I am trying to prove the above. However, I even cannot understand why it is true. For example, $\ell^2$ is a complete normed space which has countable orthonormal basis and so countable dimensional. Am I right? Why this one is not a counter example for above? What am I missing?
I am really confused on this. I am not sure how to start to this proof. Any helps or hints will be appreciated.
Thanks a lot.
There are two different notions of basis in use here: Hamel basis and Schauder basis. Definition of Hamel basis implies that linear combinations of finitely many vectors from a basis span the whole space. This is not the case for a Schauder basis, which is defined in terms of countable linear combinations.
The theorem stated in your question concerns dimension defined in terms of cardinality of Hamel bases.

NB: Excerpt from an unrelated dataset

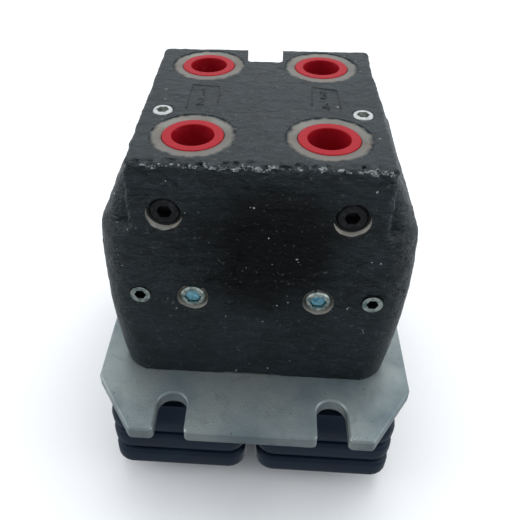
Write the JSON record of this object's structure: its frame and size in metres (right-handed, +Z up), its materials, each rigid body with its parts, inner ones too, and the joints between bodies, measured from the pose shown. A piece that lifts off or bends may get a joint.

As for the example of $\ell^2$ it in fact has a (countable) Schauder basis. The theorem stated in the question implies that it does not have a countable Hamel basis.
As for the proof of the theorem, assume there exists an infinite-dimensional complete linear topological space with countable Hamel basis $\{ e_i \}_{i=1}^{\infty}$. Consider subspaces $V_k = lin\{e_1, e_2, \ldots, e_k\}$. Each of subspaces $V_k$ is closed and has empty interior. Hence by the Baire category theorem $V = \bigcup_{k=1}^{\infty} V_k$ has an empty interior too. On the other hand $V$ equals the whole space, hence we obtain a contradiction. $\square$